• **GIVEN RECORDS**:
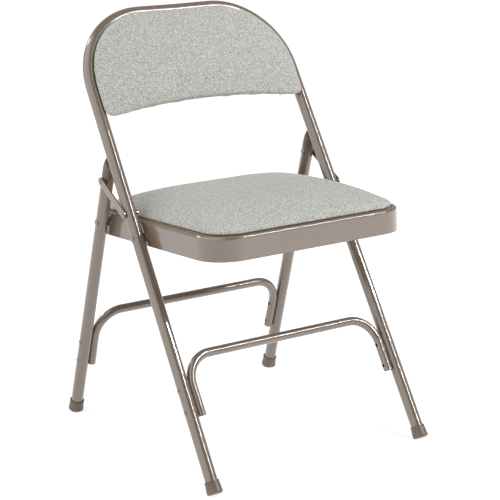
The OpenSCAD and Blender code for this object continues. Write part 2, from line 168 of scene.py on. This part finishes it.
class Graph:
    """Short calls for building a shader's nodes."""

    def __init__(self, name):
        self.mat = bpy.data.materials.new(name)
        self.mat.use_nodes = True
        self.tree = self.mat.node_tree
        self.shader = self.tree.nodes["Principled BSDF"]
        self.where = self.node("ShaderNodeTexCoord").outputs["Object"]

    def node(self, kind, **props):
        made = self.tree.nodes.new(kind)
        for key, value in props.items():
            setattr(made, key, value)
        return made

    def put(self, socket, value):
        if isinstance(value, bpy.types.NodeSocket):
            self.tree.links.new(value, socket)
        elif isinstance(value, (tuple, list)) and len(value) == 3 and socket.type == "RGBA":
            socket.default_value = (*value, 1)
        else:
            socket.default_value = value

    def noise(self, scale, detail=2.0, rough=0.5, where=None, distortion=0.0):
        n = self.node("ShaderNodeTexNoise")
        self.put(n.inputs["Vector"], where or self.where)
        n.inputs["Scale"].default_value = scale
        n.inputs["Detail"].default_value = detail
        n.inputs["Roughness"].default_value = rough
        n.inputs["Distortion"].default_value = distortion
        return n.outputs["Fac"]

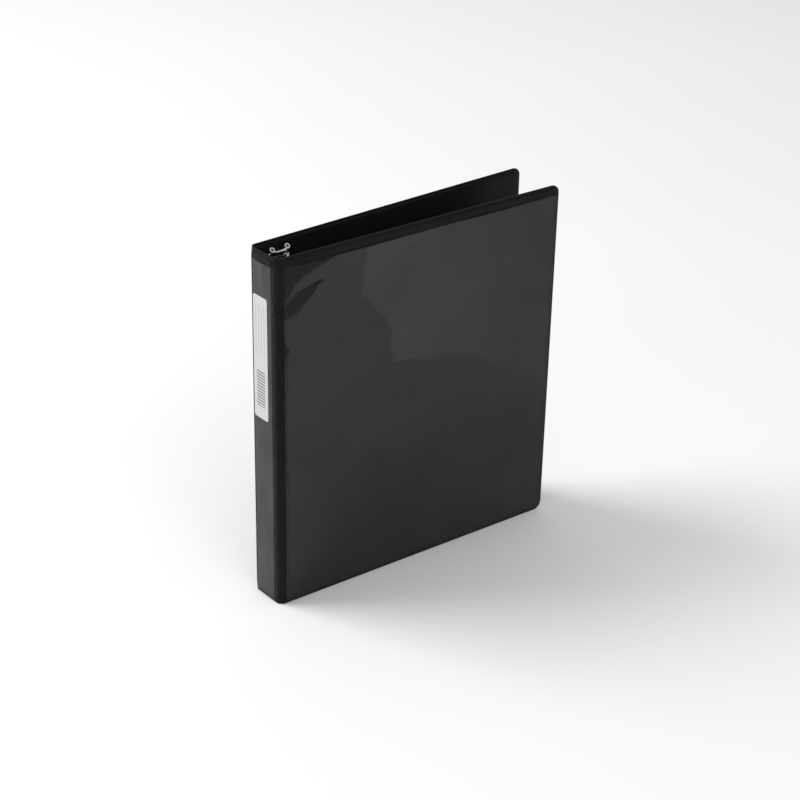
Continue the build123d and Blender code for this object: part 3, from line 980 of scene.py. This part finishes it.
def film(panel, start, end, wave, most, corner, lifted, clinging):
    """The clear sheet over the outer face of a panel that runs from start to end."""
    low, high = corners_on_panel(f"{panel}_clear_overlay", panel)

    def shape(x, y, edge):
        inset = min(x - start, end - x, y)
        if corner and edge < min(x - low.x, high.x - x, y - low.y):
            inset = edge + low.y
        free = smooth_step((edge - 2 * WELD_GROOVE) / FILM_SETTLES)
        ridge = 0.0
        if panel == "spine":
            free *= held_by_label(x, y)
        else:
            ridge = FOLD_RIDGE * bell(x - low.x - FOLD_RIDGE_PLACE, FOLD_RIDGE)
        mouth = smooth_step(1 - (high.y - y) / FILM_MOUTH)
        waves = FLOAT_WAVES * soft_waves(x, y, wave, FILM_SEED)
        floating = max(FLOAT_LEVEL + waves, 0) * free * (1 + mouth) * most
        groove = GROOVE_DEPTH * bell(edge - WELD_GROOVE, GROOVE_WIDTH)
        bead = BEAD_HEIGHT * bell(edge - BEAD_PLACE, BEAD_WIDTH)
        return FILM_LIFT - panel_drop(max(inset, 0)) - groove + bead * (1 - free) + floating + ridge

    made = welded_sheet(
        f"{panel}_film", panel, low, high, (0, corner), 0, shape, FILM, FILM_THICKNESS
    )
    store_patches(made, panel, low, high, lifted, clinging)
    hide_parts(f"{panel}_clear_overlay")
    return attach(made, BODY[panel])


film("front", cover_start, cover_end, FRONT_WAVE, COVER_FLOAT, FILM_CORNER, [LIFTED], CLINGING)
film("back", cover_start, cover_end, BACK_WAVE, COVER_FLOAT, FILM_CORNER, [BACK_LIFTED], [])
film("spine", -spine_half, spine_half, SPINE_WAVE, SPINE_FLOAT, 0, [ALL_LIFTED], [])

# %% [markdown]
# **The inside pockets.** Each cover has a black pocket inside, for loose sheets. Its mouth slopes down
# towards the fore edge and is hemmed, and it gapes a little in the middle, as a used pocket does. It
# is the same welded sheet on the panel's other face, so its heights are negative.

# %% Inside pockets
POCKET_THICKNESS = 0.3 * MM
POCKET_CORNER = 10 * MM
POCKET_GAP = 0.03 * MM  # between a pocket and the vinyl, where it is welded
POCKET_GAPE = 1.3 * MM
POCKET_SETTLES = 45 * MM  # from a weld to where the pocket is free
POCKET_MOUTH = 70 * MM  # below the mouth, the length that gapes
HEM = 5 * MM
HEM_RISE = 0.16 * MM
HEM_SLOPE = 0.8 * MM
POCKET_WAVE = 60 * MM
POCKET_OPEN = 0.12  # the share of the gape that a pocket has all over
MOUTH_OPEN = 0.88  # and what the mouth adds to it
POCKET_WAVES = 0.25  # and what the soft waves are multiplied by
POCKET_GROOVE_DEPTH = 0.10 * MM
POCKET_GROOVE_WIDTH = 0.6 * MM
WAVE_SEED = {"front": 11.3, "back": 17.9}


def pocket(side):
    """The black pocket on the inner face of a cover."""
    low, high = corners_on_panel(f"{side}_inner_pocket", side)
    points = points_on_panel(f"{side}_inner_pocket", side)
    fore_top = max(p.y for p in points if p.x > high.x - POCKET_THICKNESS)
    fold_top = max(p.y for p in points if p.x < low.x + POCKET_THICKNESS)
    drop = fold_top - fore_top

    def shape(x, y, edge):
        across = (x - low.x) / (high.x - low.x)
        below_mouth = high.y - drop * across - y
        free = smooth_step((edge - 2 * WELD_GROOVE) / POCKET_SETTLES)
        open_share = smooth_step(1 - below_mouth / POCKET_MOUTH)
        waves = POCKET_WAVES * soft_waves(x, y, POCKET_WAVE, WAVE_SEED[side])
        gape = max(POCKET_OPEN + MOUTH_OPEN * open_share + waves, 0) * free * POCKET_GAPE
        groove = POCKET_GROOVE_DEPTH * bell(edge - 2 * WELD_GROOVE, POCKET_GROOVE_WIDTH)
        hem = HEM_RISE * smooth_step((HEM - below_mouth) / HEM_SLOPE)
        return -panel_thickness - POCKET_THICKNESS / 2 - POCKET_GAP - gape - hem + groove

    radii = (POCKET_CORNER, POCKET_CORNER)
    made = welded_sheet(f"{side}_pocket", side, low, high, radii, drop, shape, LINER, POCKET_THICKNESS)
    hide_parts(f"{side}_inner_pocket")
    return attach(made, BODY[side])


for side in ("front", "back"):
    pocket(side)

• **TASK**:
Write out all the lines again, exactly as they are.

• **RESPONSE**:
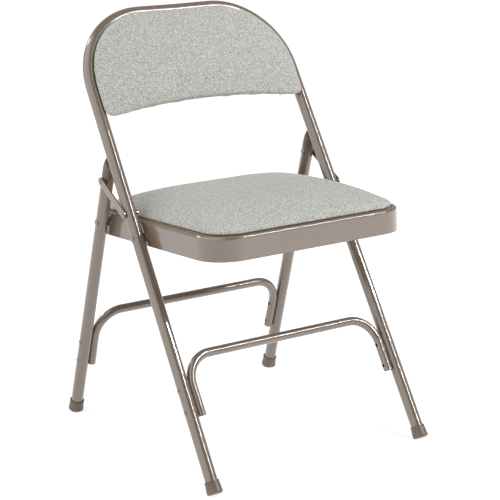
The OpenSCAD and Blender code for this object continues. Write part 2, from line 168 of scene.py on. This part finishes it.
class Graph:
    """Short calls for building a shader's nodes."""

    def __init__(self, name):
        self.mat = bpy.data.materials.new(name)
        self.mat.use_nodes = True
        self.tree = self.mat.node_tree
        self.shader = self.tree.nodes["Principled BSDF"]
        self.where = self.node("ShaderNodeTexCoord").outputs["Object"]

    def node(self, kind, **props):
        made = self.tree.nodes.new(kind)
        for key, value in props.items():
            setattr(made, key, value)
        return made

    def put(self, socket, value):
        if isinstance(value, bpy.types.NodeSocket):
            self.tree.links.new(value, socket)
        elif isinstance(value, (tuple, list)) and len(value) == 3 and socket.type == "RGBA":
            socket.default_value = (*value, 1)
        else:
            socket.default_value = value

    def noise(self, scale, detail=2.0, rough=0.5, where=None, distortion=0.0):
        n = self.node("ShaderNodeTexNoise")
        self.put(n.inputs["Vector"], where or self.where)
        n.inputs["Scale"].default_value = scale
        n.inputs["Detail"].default_value = detail
        n.inputs["Roughness"].default_value = rough
        n.inputs["Distortion"].default_value = distortion
        return n.outputs["Fac"]

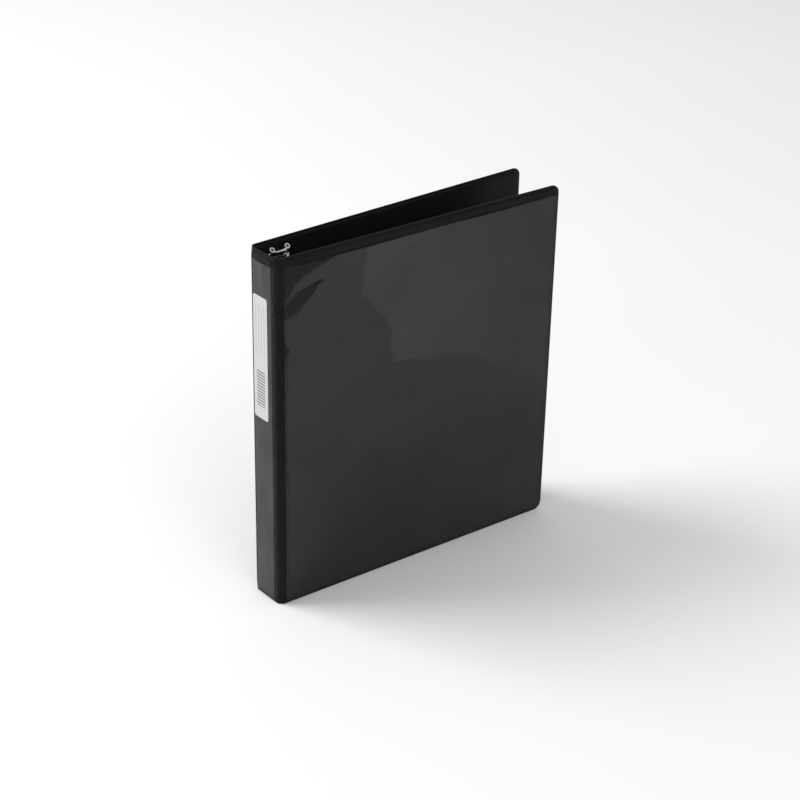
Continue the build123d and Blender code for this object: part 3, from line 980 of scene.py. This part finishes it.
def film(panel, start, end, wave, most, corner, lifted, clinging):
    """The clear sheet over the outer face of a panel that runs from start to end."""
    low, high = corners_on_panel(f"{panel}_clear_overlay", panel)

    def shape(x, y, edge):
        inset = min(x - start, end - x, y)
        if corner and edge < min(x - low.x, high.x - x, y - low.y):
            inset = edge + low.y
        free = smooth_step((edge - 2 * WELD_GROOVE) / FILM_SETTLES)
        ridge = 0.0
        if panel == "spine":
            free *= held_by_label(x, y)
        else:
            ridge = FOLD_RIDGE * bell(x - low.x - FOLD_RIDGE_PLACE, FOLD_RIDGE)
        mouth = smooth_step(1 - (high.y - y) / FILM_MOUTH)
        waves = FLOAT_WAVES * soft_waves(x, y, wave, FILM_SEED)
        floating = max(FLOAT_LEVEL + waves, 0) * free * (1 + mouth) * most
        groove = GROOVE_DEPTH * bell(edge - WELD_GROOVE, GROOVE_WIDTH)
        bead = BEAD_HEIGHT * bell(edge - BEAD_PLACE, BEAD_WIDTH)
        return FILM_LIFT - panel_drop(max(inset, 0)) - groove + bead * (1 - free) + floating + ridge

    made = welded_sheet(
        f"{panel}_film", panel, low, high, (0, corner), 0, shape, FILM, FILM_THICKNESS
    )
    store_patches(made, panel, low, high, lifted, clinging)
    hide_parts(f"{panel}_clear_overlay")
    return attach(made, BODY[panel])


film("front", cover_start, cover_end, FRONT_WAVE, COVER_FLOAT, FILM_CORNER, [LIFTED], CLINGING)
film("back", cover_start, cover_end, BACK_WAVE, COVER_FLOAT, FILM_CORNER, [BACK_LIFTED], [])
film("spine", -spine_half, spine_half, SPINE_WAVE, SPINE_FLOAT, 0, [ALL_LIFTED], [])

# %% [markdown]
# **The inside pockets.** Each cover has a black pocket inside, for loose sheets. Its mouth slopes down
# towards the fore edge and is hemmed, and it gapes a little in the middle, as a used pocket does. It
# is the same welded sheet on the panel's other face, so its heights are negative.

# %% Inside pockets
POCKET_THICKNESS = 0.3 * MM
POCKET_CORNER = 10 * MM
POCKET_GAP = 0.03 * MM  # between a pocket and the vinyl, where it is welded
POCKET_GAPE = 1.3 * MM
POCKET_SETTLES = 45 * MM  # from a weld to where the pocket is free
POCKET_MOUTH = 70 * MM  # below the mouth, the length that gapes
HEM = 5 * MM
HEM_RISE = 0.16 * MM
HEM_SLOPE = 0.8 * MM
POCKET_WAVE = 60 * MM
POCKET_OPEN = 0.12  # the share of the gape that a pocket has all over
MOUTH_OPEN = 0.88  # and what the mouth adds to it
POCKET_WAVES = 0.25  # and what the soft waves are multiplied by
POCKET_GROOVE_DEPTH = 0.10 * MM
POCKET_GROOVE_WIDTH = 0.6 * MM
WAVE_SEED = {"front": 11.3, "back": 17.9}


def pocket(side):
    """The black pocket on the inner face of a cover."""
    low, high = corners_on_panel(f"{side}_inner_pocket", side)
    points = points_on_panel(f"{side}_inner_pocket", side)
    fore_top = max(p.y for p in points if p.x > high.x - POCKET_THICKNESS)
    fold_top = max(p.y for p in points if p.x < low.x + POCKET_THICKNESS)
    drop = fold_top - fore_top

    def shape(x, y, edge):
        across = (x - low.x) / (high.x - low.x)
        below_mouth = high.y - drop * across - y
        free = smooth_step((edge - 2 * WELD_GROOVE) / POCKET_SETTLES)
        open_share = smooth_step(1 - below_mouth / POCKET_MOUTH)
        waves = POCKET_WAVES * soft_waves(x, y, POCKET_WAVE, WAVE_SEED[side])
        gape = max(POCKET_OPEN + MOUTH_OPEN * open_share + waves, 0) * free * POCKET_GAPE
        groove = POCKET_GROOVE_DEPTH * bell(edge - 2 * WELD_GROOVE, POCKET_GROOVE_WIDTH)
        hem = HEM_RISE * smooth_step((HEM - below_mouth) / HEM_SLOPE)
        return -panel_thickness - POCKET_THICKNESS / 2 - POCKET_GAP - gape - hem + groove

    radii = (POCKET_CORNER, POCKET_CORNER)
    made = welded_sheet(f"{side}_pocket", side, low, high, radii, drop, shape, LINER, POCKET_THICKNESS)
    hide_parts(f"{side}_inner_pocket")
    return attach(made, BODY[side])


for side in ("front", "back"):
    pocket(side)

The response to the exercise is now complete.